Clearly POFS is after the volume business that no other single bank has access to and, as both Mr Smith and Mr Hewett point out, they are out to do it differently. However, Mr Smith is keen to clarify that POFS is not a bank as it does not offer a current account (although it is regulated under Bank of Ireland’s UK operations by the FSA).

“Our target is to make customers aware of the Post Office as a no-frills provider of a whole range of financial services products,” says Mr Smith. “We are positioning ourselves very differently compared to the other commercial banks, we are offering simple to understand, convenient to access, good value products with no hidden catches.”

He offers the example of how most of the large commercial banks tend to include the payment protection insurance when calculating the interest on a personal loan, which is wholly unfair to the customer. “Also, we have no early repayment penalty,” he says.
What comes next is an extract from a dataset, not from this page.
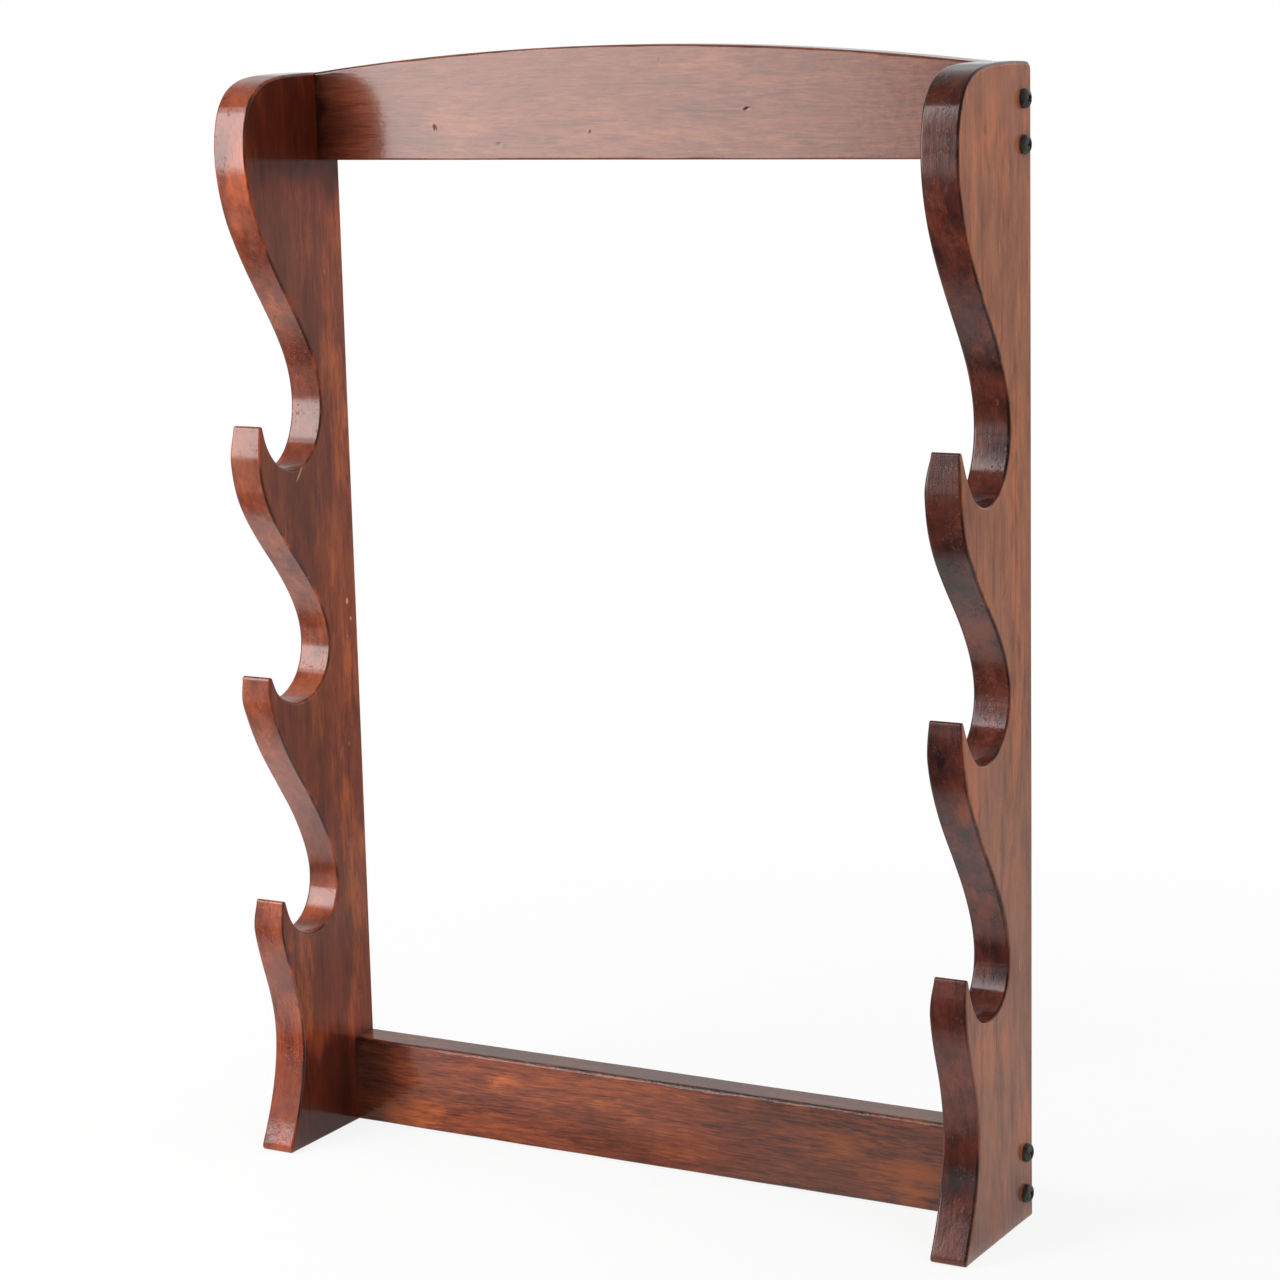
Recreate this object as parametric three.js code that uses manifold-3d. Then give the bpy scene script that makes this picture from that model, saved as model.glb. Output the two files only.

Mr Hewett explains: “We don’t have risk-based pricing – it’s the same product for all.” He says the large banks are focused on maximising shareholder value and are only paying lip-service to their customers.

In a challenge to the other UK retail banks and financial services providers, Mr Smith says: “Beware, there is now a new kind of provider on the high-street looking to provide break-through simple products.”

POFS is in a good position to replace the personal relationship that banks used to have with their customers – and are trying hard to regain. The biggest challenge for POFS, according to Mr Hewett, is one of consistency across the network.